Sans doute y a‑t-il, dans Veillées d’armes, des séquences où ma part d’in­ter­ven­tion a été plus impor­tante que dans celle de l’ac­teur, mais c’est celle-là dont je suis le plus contente. L’i­dée de départ en était tel­le­ment forte qu’elle conti­nue de me sur­prendre à chaque vision. Dans un métier dont l’une des dif­fi­cul­tés majeures est de gar­der la fraî­cheur de la décou­verte tout au long du tra­vail, quel plus grand et plus rare bon­heur que de se sen­tir ain­si trans­por­tée ? Mais l’exé­cu­tion de cette idée, sa réa­li­sa­tion pré­cise image par image et son par son était une chose infi­ni­ment déli­cate. J’ai pris part à la réus­site de quelque chose qui m’é­tait étran­ger, que je n’at­ten­dais pas, ne soup­çon­nais pas. Il y a un côté aven­tu­reux dans ce genre de mani­pu­la­tion. On part à la recherche d’un tré­sor dont on ne sait pas vrai­ment s’il existe. Je pense que cette démarche dénote de la part du cinéaste qui l’a adop­tée un vrai goût du risque que bien des réa­li­sa­teurs pour­raient lui envier. A cela aus­si, je recon­nais l’é­vo­lu­tion de Mar­cel Ophuls de film en film : à l’u­ti­li­sa­tion de plus en plus impor­tante, tant au point de vue esthé­tique qu’à celui du volume, des extraits de films. Le résul­tat en est une liber­té de ton très inusi­tée dans le docu­men­taire. Le cinéaste y réin­tro­duit le spec­tacle, le sens du ciné­ma dans un genre trop sou­vent réduit aux dimen­sions du petit écran et à ses exi­gences elles aus­si res­treintes. Et c’est encore une façon de s’im­pli­quer dans son propre film, de pré­ci­ser son point de vue (comme c’é­tait le cas dans notre séquence avec l’ac­teur), d’in­di­quer ce qui le déter­mine. Si le film repré­sente la vision du cinéaste, alors il n’est pas indif­fé­rent qu’il nous livre aus­si une par­tie de sa culture, de ses goûts. Les choix esthé­tiques ne sont pas si éloi­gnés des choix moraux et poli­tiques. Voi­là ce que signi­fient toutes ces fic­tions, toutes ces musiques, ces Marx Bro­thers et ces Bing Cros­by, ces Lubitsch, ces Howard Hawks, ces Lau­rence Oli­vier, ces Danielle Dar­rieux et ces Fred Astaire. 

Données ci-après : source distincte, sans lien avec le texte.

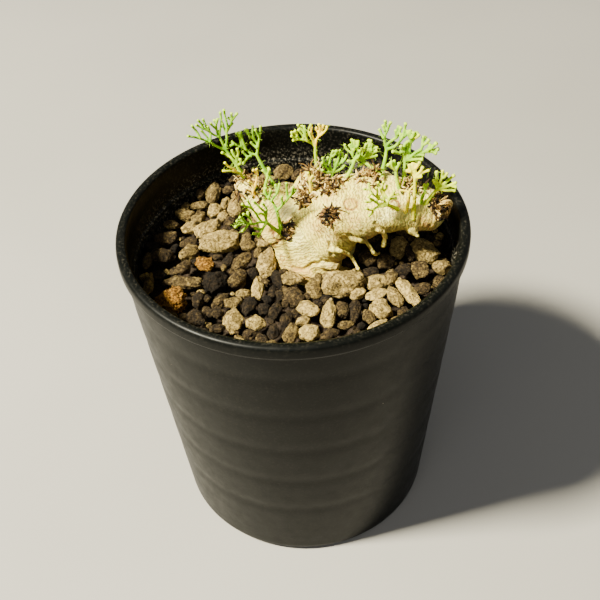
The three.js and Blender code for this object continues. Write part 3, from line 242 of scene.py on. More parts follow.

On peut ne pas par­ta­ger les choix de Mar­cel Ophuls, ses goûts, ses enthou­siasmes et ses colères. On peut lui repro­cher de les expri­mer trop net­te­ment, en fai­sant un mon­tage très inter­ven­tion­niste. On ne peut pas nier ceci : Mar­cel Ophuls ne fait pas du docu­men­taire, il fait du cinéma.